Super-Close Reading: On Marjorie Perloff’s “Infrathin: An Experiment in Micropoetics”

Infrathin: An Experiment in Micropoetics by Marjorie Perloff

IT ALL DEPENDS, writes Marjorie Perloff, echoing Wittgenstein, on what questions one chooses to ask. In Infrathin: An Experiment in Micropoetics, the superb new book written for a nonspecialist audience by one of America’s most engaging, irreverent, and original literary critics, Perloff returns to some of the main questions that have preoccupied her during her more than five decades of writing on 20th- and 21st-century poetry and poetics. She likewise returns to some of the poets who have been important to her and whom she has written about in her acclaimed books, essays, and reviews over the years — Ezra Pound, Gertrude Stein, T. S. Eliot, Wallace Stevens, John Ashbery, and W. B. Yeats, among others. “What is it,” Perloff asks, “that makes poetry with a capital P so captivating and indispensable?” What is the bedrock of poetry? What is and what isn’t poetry? What is it that makes poetry poetry?

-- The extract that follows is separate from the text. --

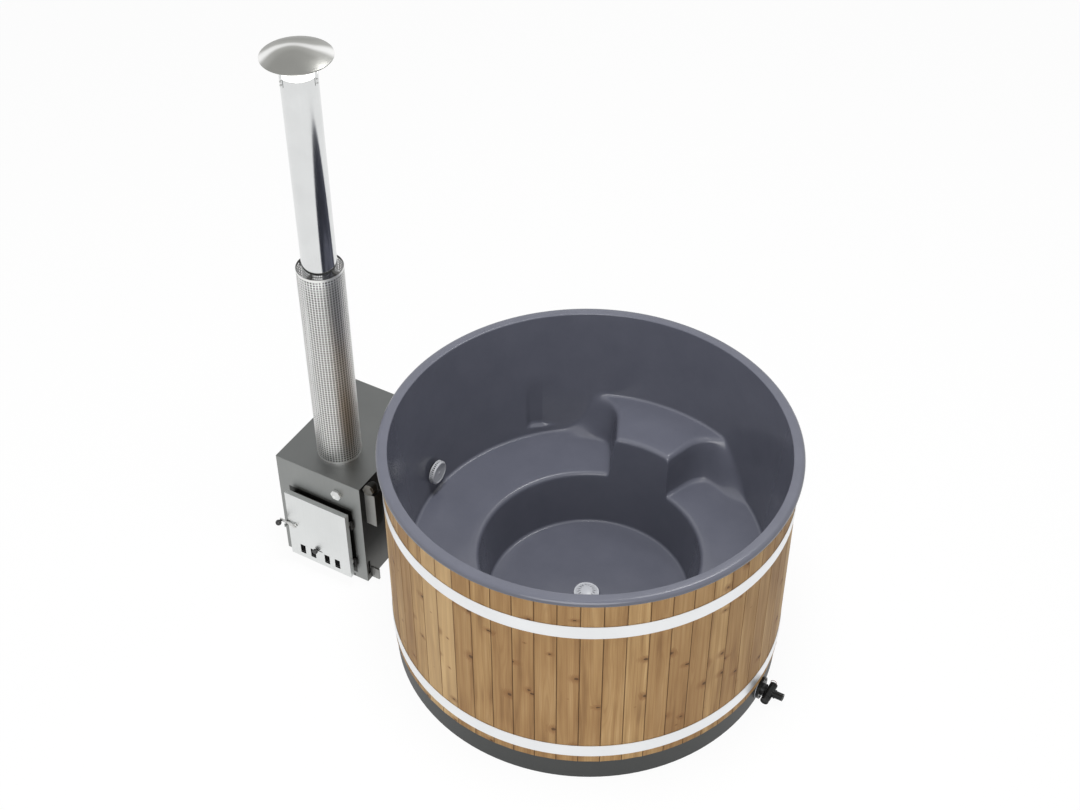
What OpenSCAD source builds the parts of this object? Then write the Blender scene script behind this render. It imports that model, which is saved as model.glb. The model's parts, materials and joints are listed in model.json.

From Yeats to Stein to Ashbery, the Anglophone poets studied in this book are canonical and often so familiar that Perloff chooses to go back and read them as if for the first time, against the grain and with brilliant auditory imagination, applying a highly personal exercise in methodology — her micropoetic perspective (on which more in a moment) — in order to provide a renewed understanding of modernism and its contemporary heirs.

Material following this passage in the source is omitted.